The Following, Episode 101 “Pilot”
Directed by Marcos Siega
Written by Kevin Williamson
Original Airdate: 21 January 2013

In Scream, writer Kevin Williamson created slasher characters that were self-aware and often built their own suspense and stuck to the rules of storytelling. It was inventive for its time, but produced diminishing returns in its sequels—the joke was already perfected. In the pilot to The Following, Williamson takes one more stab at this idea, but this time creates a madman who was in the past more literate with his murders, and who now wants to go “main-stream” and use a social network and Hollywood rules. In this pilot episode, not only are Screenwriting 101 terms like “protagonist,” “flawed hero,” and “inciting incident,” spoken gleefully, but so is modern internet vernacular. This popular serial killer doesn’t have “fans,” he has internet “friends.”

But first, we need the back-story, which is a lot. In fact, it’s more in line with Scream 2 than Scream, because these characters share a history of slayings and trauma which we missed out on entirely. Flashbacks are used heavily to compensate, but the gist is Detective Ryan Hardy (Kevin Bacon) tracked down a serial killer for a long time, until he finally caught him mid-act on a college campus. While in pursuit, Hardy was stabbed as well, but at least he was able to save one victim. Years later, the killer, Joe Carroll (James Purefoy), escapes from prison with the help of his serial killer network, but it is soon made clear he is intent on attending to unfinished business with Hardy. Basically, Carroll wants to use Hardy to write the greatest horror story ever told, and do it in blood.

 The Following

Unfortunately, it remains to be seen if this series will be a meta-textual masterpiece, or if Carroll’s plan is a convenient tool to put the story on auto-pilot, driven by a maniac’s whims. The Following’s set-up has all it needs to recapture the tension and “smart-horror” of Scream for a television audience, but considering the cliché-laden hour, it seems unlikely. Between the opening shots of the empty vodka bottles in Hardy’s trashcan, the constant spelling out of exactly what is happening at all times, and the seemingly random picking of terms from the rolodex of detective investigation dialogue, there is nothing that feels as sharp as it did way back when Williamson first found his niche.
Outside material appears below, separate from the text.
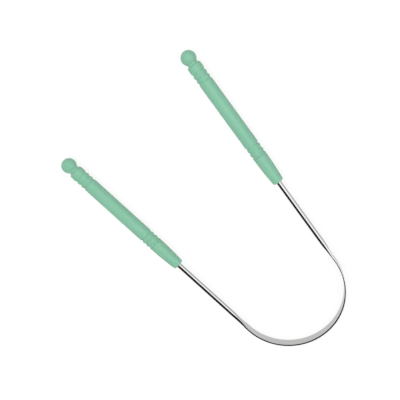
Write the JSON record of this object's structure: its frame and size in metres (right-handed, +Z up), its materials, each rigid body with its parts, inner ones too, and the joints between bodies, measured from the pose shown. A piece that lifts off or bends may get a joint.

Even worse, from a character standpoint, Hardy and Carroll simply don’t feel like the powerhouses that they are presented as. A lot of their posturing rings falsely, and we are constantly told things about them, such as that Hardy doesn’t “get along with others,” without ever getting a chance to learn it for ourselves. Also, the Carroll-described “love interest,” Claire (Natalie Zea), is profoundly enigmatic, in a bad way. She is supposed to be Carroll’s ex-wife and also the object of affection for Hardy, but right now she is more believable as a walking sweater.

If the characters are fleshed out soon (maybe Claire can be revealed to also be one of Carroll’s followers), perhaps the show can prove its errors are more purposeful than messy. After all, Carroll notes to Hardy at the end of the episode that this was all but a prologue. Could the clichés have all been to disarm us? Hopefully Williamson and Carroll can prove to be true masterminds.